Birmingham Homes Sitting Longer and Selling Cheaper as Vendors Blink First
Photo: Photo by Frans van Heerden on Pexels

The average Birmingham home is now spending 67 days on the market before a sale is agreed — up from 41 days at the same point in 2024 — and sellers are increasingly accepting offers more than five percent below their original asking price to get deals over the line. The numbers, drawn from Land Registry completion data and local agency pipeline reports compiled through June 2026, signal a market where buyer leverage has quietly but meaningfully shifted.

This matters because the summer window — traditionally when family buyers finalise moves before the September school term — is now running shorter. With mortgage approval timelines still averaging nine to eleven weeks at most high street lenders, a property that isn't under offer by mid-July risks sitting empty through August and relisting in September at a reduced price. That sequence, once unusual, has become almost routine in parts of the city.

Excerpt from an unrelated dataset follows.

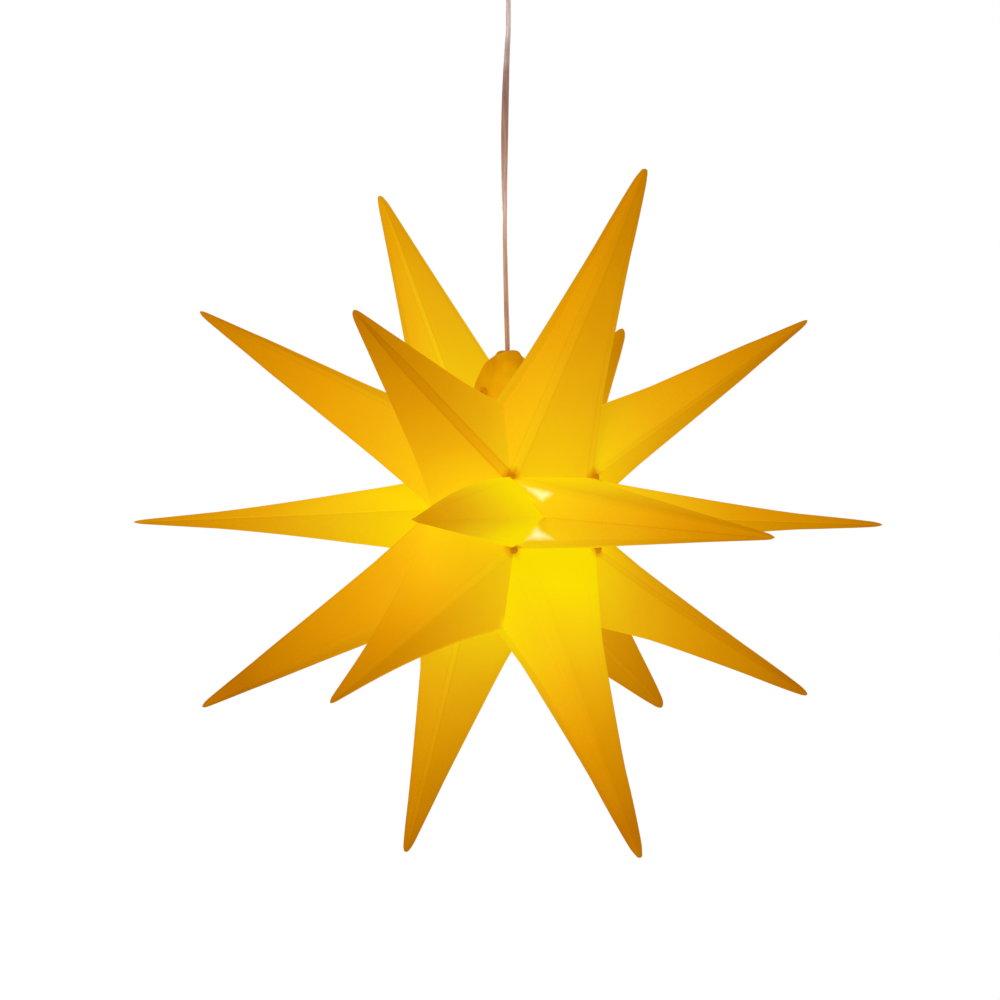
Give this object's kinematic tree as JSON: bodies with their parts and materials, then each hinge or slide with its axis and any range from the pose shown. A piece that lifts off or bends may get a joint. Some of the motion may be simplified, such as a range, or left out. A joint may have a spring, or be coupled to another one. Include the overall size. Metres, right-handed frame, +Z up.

Erdington to Edgbaston: Where the Discounting Is Deepest

The sharpest vendor discounting is concentrated in B23 and B24 — the Erdington and Gravelly Hill corridor — where the average accepted offer in June 2026 came in at 94.2 percent of the original asking price. Semi-detached homes on Slade Road that were listed at £280,000 in April are completing closer to £263,000. Estate agents operating out of the Erdington High Street branch of Purplebricks flagged a 22 percent increase in price reductions lodged through their platform in the B23 postcode between April and June alone.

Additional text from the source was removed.